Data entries
::::::::
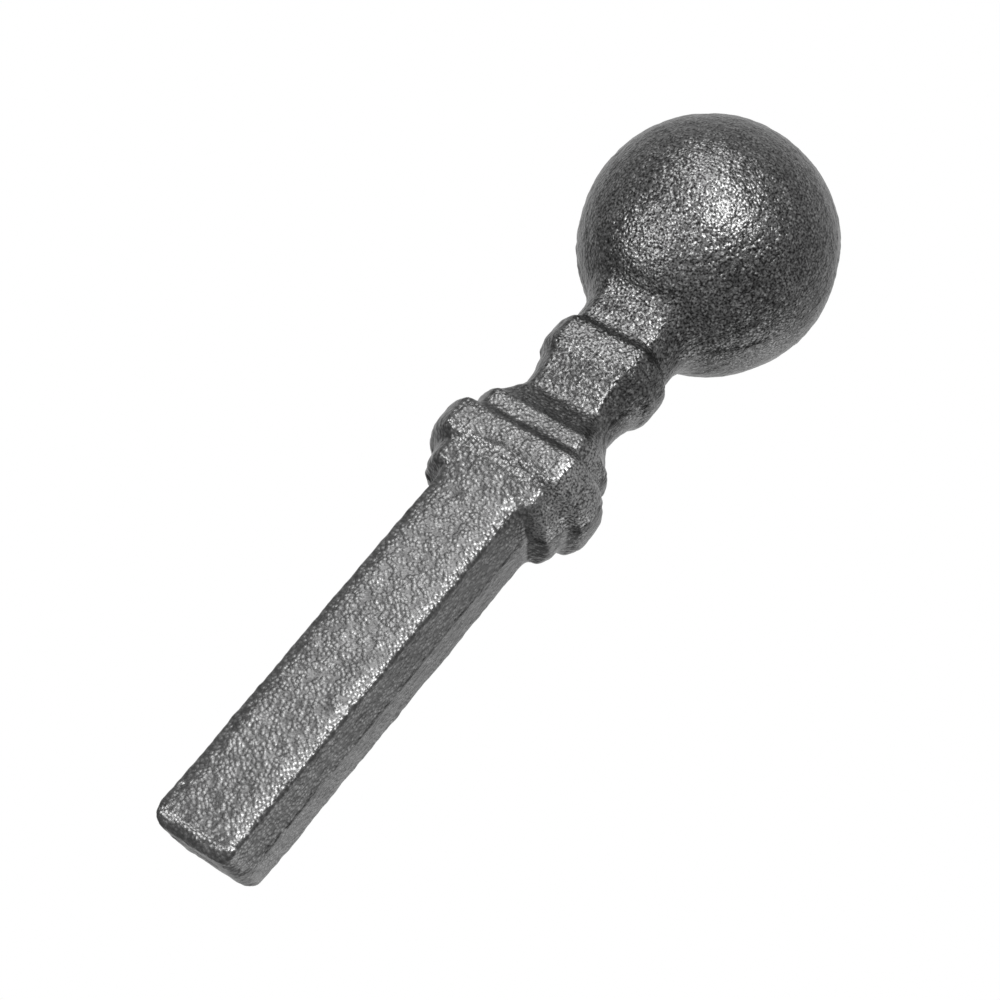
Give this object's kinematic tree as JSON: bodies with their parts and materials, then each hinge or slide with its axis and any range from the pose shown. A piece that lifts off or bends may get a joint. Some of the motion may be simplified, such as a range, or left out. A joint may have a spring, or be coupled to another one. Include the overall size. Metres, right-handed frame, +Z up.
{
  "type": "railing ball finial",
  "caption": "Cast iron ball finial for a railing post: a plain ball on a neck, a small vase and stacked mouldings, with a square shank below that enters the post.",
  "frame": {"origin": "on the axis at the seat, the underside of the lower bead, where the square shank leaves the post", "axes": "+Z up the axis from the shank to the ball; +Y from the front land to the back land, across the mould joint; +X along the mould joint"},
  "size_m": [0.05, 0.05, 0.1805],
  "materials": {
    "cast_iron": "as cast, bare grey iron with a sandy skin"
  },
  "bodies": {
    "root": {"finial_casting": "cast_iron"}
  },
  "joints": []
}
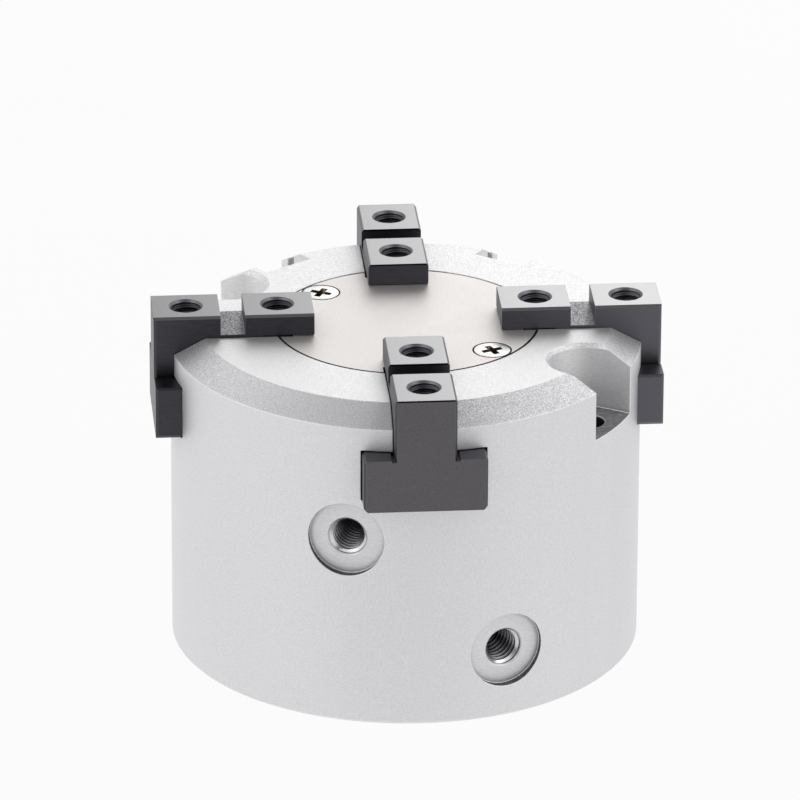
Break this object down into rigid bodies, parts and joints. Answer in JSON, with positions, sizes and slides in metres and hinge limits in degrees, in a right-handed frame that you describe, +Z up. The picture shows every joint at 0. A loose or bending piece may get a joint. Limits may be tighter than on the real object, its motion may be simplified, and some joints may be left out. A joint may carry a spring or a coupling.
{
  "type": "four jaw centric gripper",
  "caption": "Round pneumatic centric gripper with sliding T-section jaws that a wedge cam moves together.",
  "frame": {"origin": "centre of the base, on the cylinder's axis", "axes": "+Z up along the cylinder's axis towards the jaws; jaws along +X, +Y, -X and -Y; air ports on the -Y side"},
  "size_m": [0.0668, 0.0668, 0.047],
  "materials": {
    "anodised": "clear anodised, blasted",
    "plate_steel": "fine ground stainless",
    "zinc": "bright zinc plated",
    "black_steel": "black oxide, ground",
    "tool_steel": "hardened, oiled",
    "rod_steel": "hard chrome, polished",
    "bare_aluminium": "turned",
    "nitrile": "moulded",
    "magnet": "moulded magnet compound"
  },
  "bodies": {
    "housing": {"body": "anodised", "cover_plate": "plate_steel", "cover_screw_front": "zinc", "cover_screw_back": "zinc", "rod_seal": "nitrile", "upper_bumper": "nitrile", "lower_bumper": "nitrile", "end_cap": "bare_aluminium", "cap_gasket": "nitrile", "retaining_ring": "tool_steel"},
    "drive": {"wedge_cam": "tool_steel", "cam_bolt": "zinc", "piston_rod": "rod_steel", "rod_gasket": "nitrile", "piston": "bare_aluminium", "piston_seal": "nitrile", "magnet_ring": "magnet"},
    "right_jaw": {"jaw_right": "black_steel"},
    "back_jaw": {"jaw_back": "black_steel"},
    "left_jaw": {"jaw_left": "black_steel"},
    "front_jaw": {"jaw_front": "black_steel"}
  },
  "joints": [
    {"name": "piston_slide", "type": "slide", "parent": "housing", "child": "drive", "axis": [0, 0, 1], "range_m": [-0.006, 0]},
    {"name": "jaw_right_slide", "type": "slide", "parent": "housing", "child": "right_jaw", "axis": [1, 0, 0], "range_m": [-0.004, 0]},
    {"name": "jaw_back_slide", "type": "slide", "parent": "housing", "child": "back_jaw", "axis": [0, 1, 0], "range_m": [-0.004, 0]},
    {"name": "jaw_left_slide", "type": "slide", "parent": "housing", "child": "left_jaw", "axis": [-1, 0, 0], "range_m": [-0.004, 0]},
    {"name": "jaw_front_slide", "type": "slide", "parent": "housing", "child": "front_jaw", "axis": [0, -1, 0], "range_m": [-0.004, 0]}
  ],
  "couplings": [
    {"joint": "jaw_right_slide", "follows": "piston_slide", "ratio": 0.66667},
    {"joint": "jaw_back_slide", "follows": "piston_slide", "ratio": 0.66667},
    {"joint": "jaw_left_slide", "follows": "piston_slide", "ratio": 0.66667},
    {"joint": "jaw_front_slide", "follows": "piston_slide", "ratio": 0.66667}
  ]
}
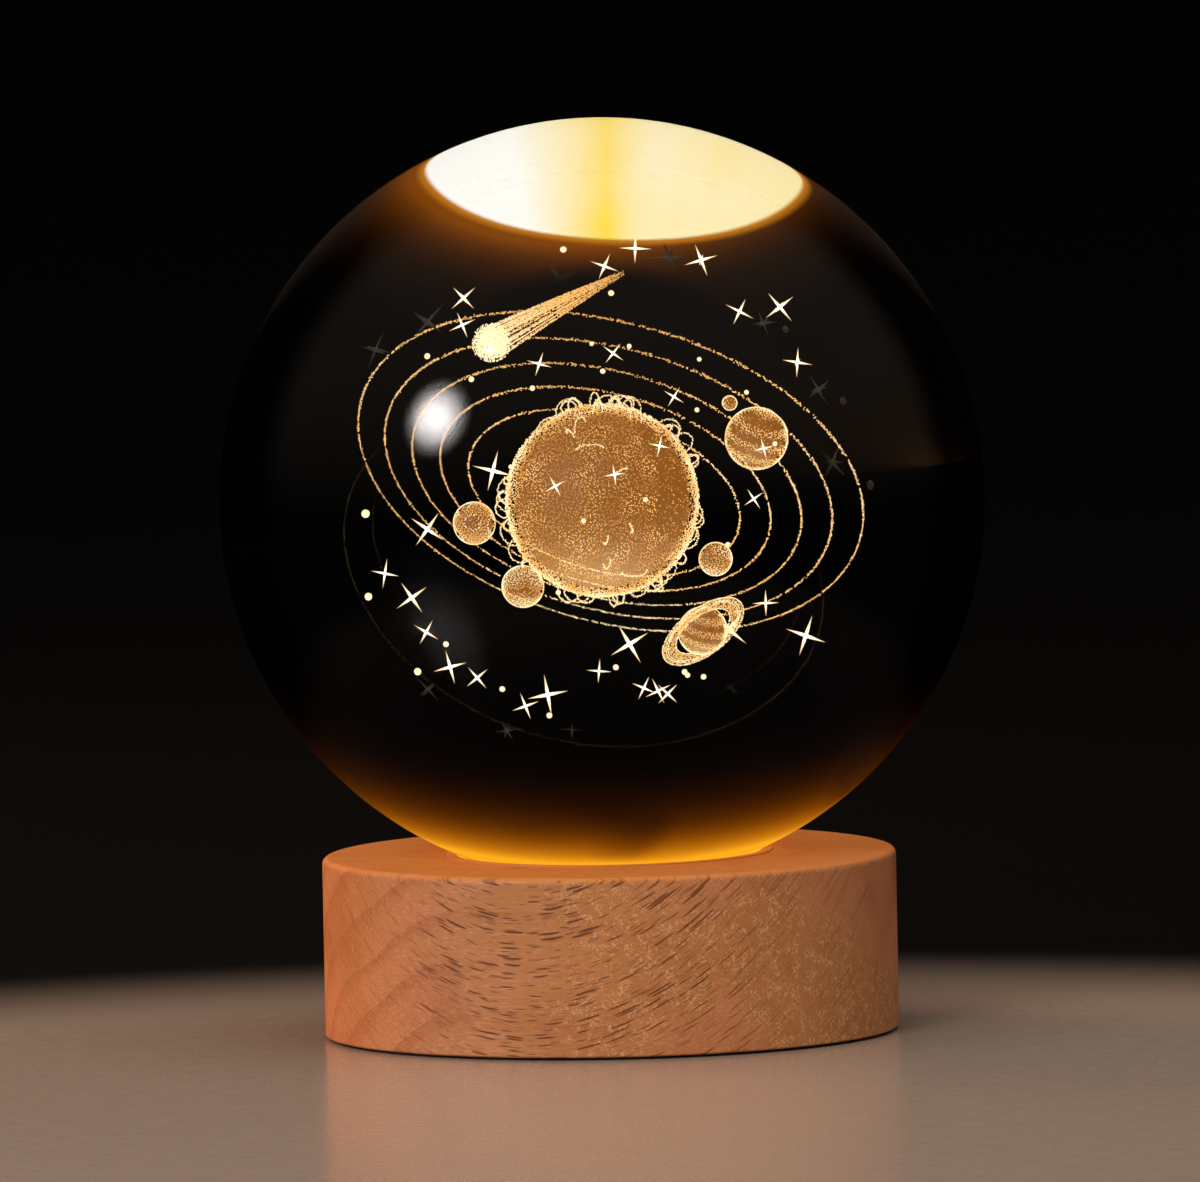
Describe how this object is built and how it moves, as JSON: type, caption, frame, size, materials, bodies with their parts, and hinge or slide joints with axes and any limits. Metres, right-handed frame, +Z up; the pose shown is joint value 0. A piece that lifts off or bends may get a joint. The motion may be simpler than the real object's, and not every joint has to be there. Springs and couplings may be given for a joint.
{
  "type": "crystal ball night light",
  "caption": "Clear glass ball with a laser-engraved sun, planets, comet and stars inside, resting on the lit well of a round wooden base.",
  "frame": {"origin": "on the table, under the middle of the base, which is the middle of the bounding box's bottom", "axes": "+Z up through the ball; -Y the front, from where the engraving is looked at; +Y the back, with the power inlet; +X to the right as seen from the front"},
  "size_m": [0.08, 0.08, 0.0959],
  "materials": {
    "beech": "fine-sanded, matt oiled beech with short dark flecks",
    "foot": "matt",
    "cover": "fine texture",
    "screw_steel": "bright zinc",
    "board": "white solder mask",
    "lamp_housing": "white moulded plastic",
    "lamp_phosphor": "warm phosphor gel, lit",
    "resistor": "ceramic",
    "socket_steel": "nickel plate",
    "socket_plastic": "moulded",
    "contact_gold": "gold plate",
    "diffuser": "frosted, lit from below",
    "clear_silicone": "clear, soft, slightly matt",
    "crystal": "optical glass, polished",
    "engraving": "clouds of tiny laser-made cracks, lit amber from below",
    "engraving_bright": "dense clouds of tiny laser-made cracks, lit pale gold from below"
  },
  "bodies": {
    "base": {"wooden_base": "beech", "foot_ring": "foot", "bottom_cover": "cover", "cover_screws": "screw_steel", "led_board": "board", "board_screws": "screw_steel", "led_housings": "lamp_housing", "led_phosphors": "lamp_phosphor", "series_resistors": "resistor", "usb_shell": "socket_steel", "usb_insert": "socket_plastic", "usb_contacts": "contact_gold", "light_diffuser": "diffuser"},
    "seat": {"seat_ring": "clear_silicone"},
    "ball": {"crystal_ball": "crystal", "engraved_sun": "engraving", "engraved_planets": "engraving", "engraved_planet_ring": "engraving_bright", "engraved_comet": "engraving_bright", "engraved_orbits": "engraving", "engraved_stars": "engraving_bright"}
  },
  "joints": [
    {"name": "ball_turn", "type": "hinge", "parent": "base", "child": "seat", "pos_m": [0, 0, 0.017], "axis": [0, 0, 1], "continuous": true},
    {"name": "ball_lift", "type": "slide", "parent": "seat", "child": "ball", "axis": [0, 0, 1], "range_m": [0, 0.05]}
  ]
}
::::::::
Required task
Copy the records above exactly.

Correct answer
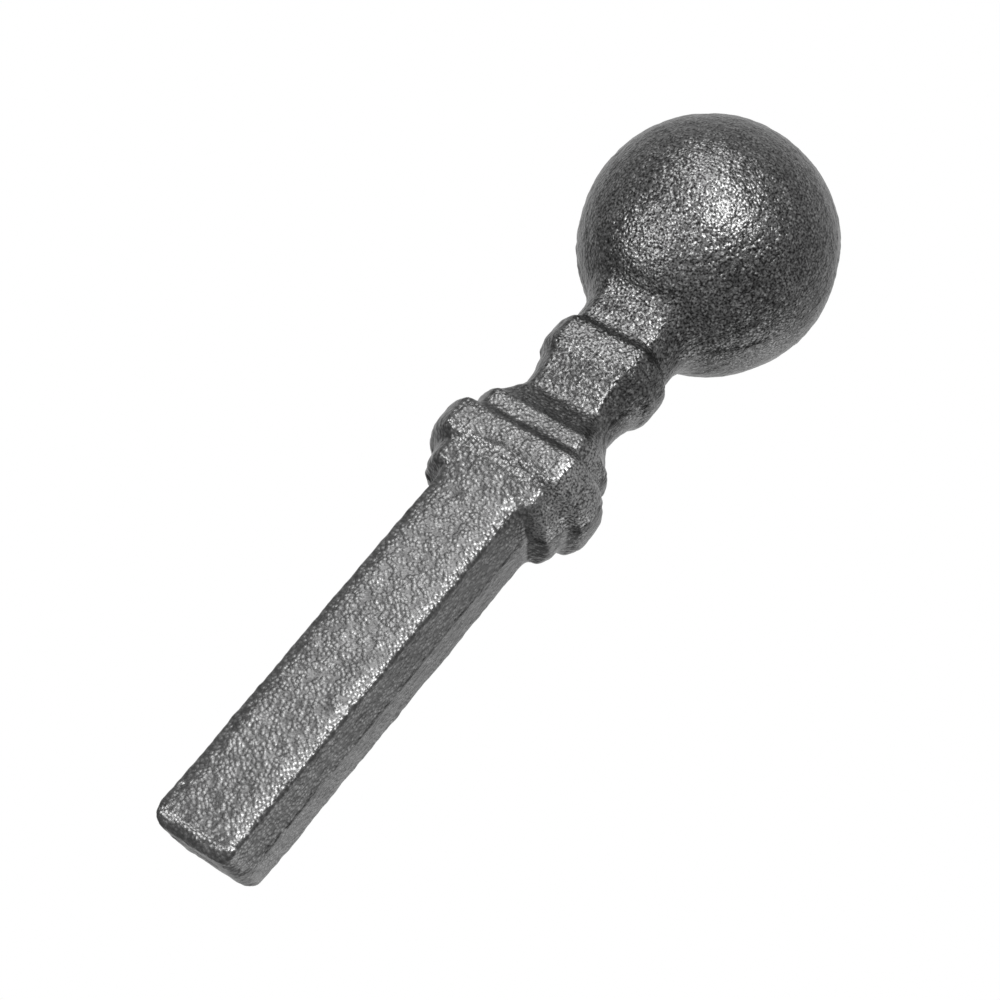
Give this object's kinematic tree as JSON: bodies with their parts and materials, then each hinge or slide with its axis and any range from the pose shown. A piece that lifts off or bends may get a joint. Some of the motion may be simplified, such as a range, or left out. A joint may have a spring, or be coupled to another one. Include the overall size. Metres, right-handed frame, +Z up.
{
  "type": "railing ball finial",
  "caption": "Cast iron ball finial for a railing post: a plain ball on a neck, a small vase and stacked mouldings, with a square shank below that enters the post.",
  "frame": {"origin": "on the axis at the seat, the underside of the lower bead, where the square shank leaves the post", "axes": "+Z up the axis from the shank to the ball; +Y from the front land to the back land, across the mould joint; +X along the mould joint"},
  "size_m": [0.05, 0.05, 0.1805],
  "materials": {
    "cast_iron": "as cast, bare grey iron with a sandy skin"
  },
  "bodies": {
    "root": {"finial_casting": "cast_iron"}
  },
  "joints": []
}
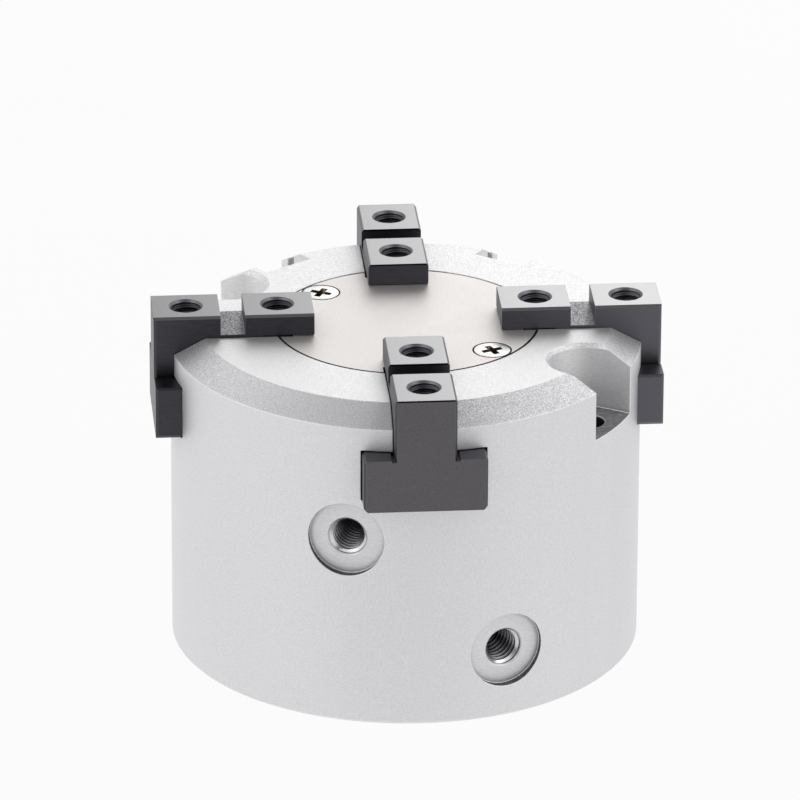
Break this object down into rigid bodies, parts and joints. Answer in JSON, with positions, sizes and slides in metres and hinge limits in degrees, in a right-handed frame that you describe, +Z up. The picture shows every joint at 0. A loose or bending piece may get a joint. Limits may be tighter than on the real object, its motion may be simplified, and some joints may be left out. A joint may carry a spring or a coupling.
{
  "type": "four jaw centric gripper",
  "caption": "Round pneumatic centric gripper with sliding T-section jaws that a wedge cam moves together.",
  "frame": {"origin": "centre of the base, on the cylinder's axis", "axes": "+Z up along the cylinder's axis towards the jaws; jaws along +X, +Y, -X and -Y; air ports on the -Y side"},
  "size_m": [0.0668, 0.0668, 0.047],
  "materials": {
    "anodised": "clear anodised, blasted",
    "plate_steel": "fine ground stainless",
    "zinc": "bright zinc plated",
    "black_steel": "black oxide, ground",
    "tool_steel": "hardened, oiled",
    "rod_steel": "hard chrome, polished",
    "bare_aluminium": "turned",
    "nitrile": "moulded",
    "magnet": "moulded magnet compound"
  },
  "bodies": {
    "housing": {"body": "anodised", "cover_plate": "plate_steel", "cover_screw_front": "zinc", "cover_screw_back": "zinc", "rod_seal": "nitrile", "upper_bumper": "nitrile", "lower_bumper": "nitrile", "end_cap": "bare_aluminium", "cap_gasket": "nitrile", "retaining_ring": "tool_steel"},
    "drive": {"wedge_cam": "tool_steel", "cam_bolt": "zinc", "piston_rod": "rod_steel", "rod_gasket": "nitrile", "piston": "bare_aluminium", "piston_seal": "nitrile", "magnet_ring": "magnet"},
    "right_jaw": {"jaw_right": "black_steel"},
    "back_jaw": {"jaw_back": "black_steel"},
    "left_jaw": {"jaw_left": "black_steel"},
    "front_jaw": {"jaw_front": "black_steel"}
  },
  "joints": [
    {"name": "piston_slide", "type": "slide", "parent": "housing", "child": "drive", "axis": [0, 0, 1], "range_m": [-0.006, 0]},
    {"name": "jaw_right_slide", "type": "slide", "parent": "housing", "child": "right_jaw", "axis": [1, 0, 0], "range_m": [-0.004, 0]},
    {"name": "jaw_back_slide", "type": "slide", "parent": "housing", "child": "back_jaw", "axis": [0, 1, 0], "range_m": [-0.004, 0]},
    {"name": "jaw_left_slide", "type": "slide", "parent": "housing", "child": "left_jaw", "axis": [-1, 0, 0], "range_m": [-0.004, 0]},
    {"name": "jaw_front_slide", "type": "slide", "parent": "housing", "child": "front_jaw", "axis": [0, -1, 0], "range_m": [-0.004, 0]}
  ],
  "couplings": [
    {"joint": "jaw_right_slide", "follows": "piston_slide", "ratio": 0.66667},
    {"joint": "jaw_back_slide", "follows": "piston_slide", "ratio": 0.66667},
    {"joint": "jaw_left_slide", "follows": "piston_slide", "ratio": 0.66667},
    {"joint": "jaw_front_slide", "follows": "piston_slide", "ratio": 0.66667}
  ]
}
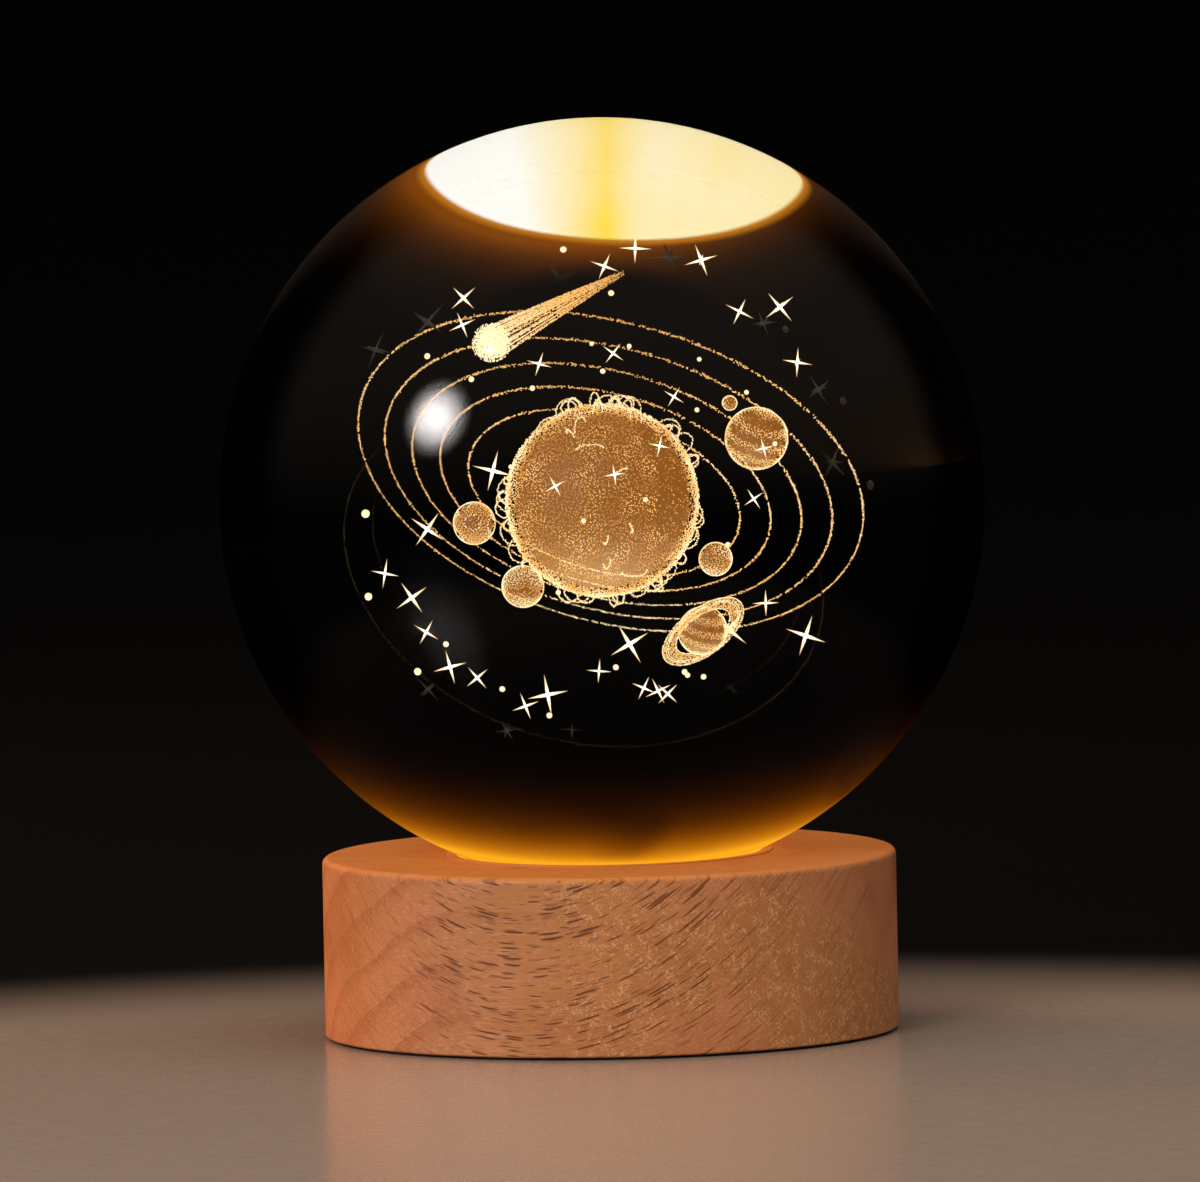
Describe how this object is built and how it moves, as JSON: type, caption, frame, size, materials, bodies with their parts, and hinge or slide joints with axes and any limits. Metres, right-handed frame, +Z up; the pose shown is joint value 0. A piece that lifts off or bends may get a joint. The motion may be simpler than the real object's, and not every joint has to be there. Springs and couplings may be given for a joint.
{
  "type": "crystal ball night light",
  "caption": "Clear glass ball with a laser-engraved sun, planets, comet and stars inside, resting on the lit well of a round wooden base.",
  "frame": {"origin": "on the table, under the middle of the base, which is the middle of the bounding box's bottom", "axes": "+Z up through the ball; -Y the front, from where the engraving is looked at; +Y the back, with the power inlet; +X to the right as seen from the front"},
  "size_m": [0.08, 0.08, 0.0959],
  "materials": {
    "beech": "fine-sanded, matt oiled beech with short dark flecks",
    "foot": "matt",
    "cover": "fine texture",
    "screw_steel": "bright zinc",
    "board": "white solder mask",
    "lamp_housing": "white moulded plastic",
    "lamp_phosphor": "warm phosphor gel, lit",
    "resistor": "ceramic",
    "socket_steel": "nickel plate",
    "socket_plastic": "moulded",
    "contact_gold": "gold plate",
    "diffuser": "frosted, lit from below",
    "clear_silicone": "clear, soft, slightly matt",
    "crystal": "optical glass, polished",
    "engraving": "clouds of tiny laser-made cracks, lit amber from below",
    "engraving_bright": "dense clouds of tiny laser-made cracks, lit pale gold from below"
  },
  "bodies": {
    "base": {"wooden_base": "beech", "foot_ring": "foot", "bottom_cover": "cover", "cover_screws": "screw_steel", "led_board": "board", "board_screws": "screw_steel", "led_housings": "lamp_housing", "led_phosphors": "lamp_phosphor", "series_resistors": "resistor", "usb_shell": "socket_steel", "usb_insert": "socket_plastic", "usb_contacts": "contact_gold", "light_diffuser": "diffuser"},
    "seat": {"seat_ring": "clear_silicone"},
    "ball": {"crystal_ball": "crystal", "engraved_sun": "engraving", "engraved_planets": "engraving", "engraved_planet_ring": "engraving_bright", "engraved_comet": "engraving_bright", "engraved_orbits": "engraving", "engraved_stars": "engraving_bright"}
  },
  "joints": [
    {"name": "ball_turn", "type": "hinge", "parent": "base", "child": "seat", "pos_m": [0, 0, 0.017], "axis": [0, 0, 1], "continuous": true},
    {"name": "ball_lift", "type": "slide", "parent": "seat", "child": "ball", "axis": [0, 0, 1], "range_m": [0, 0.05]}
  ]
}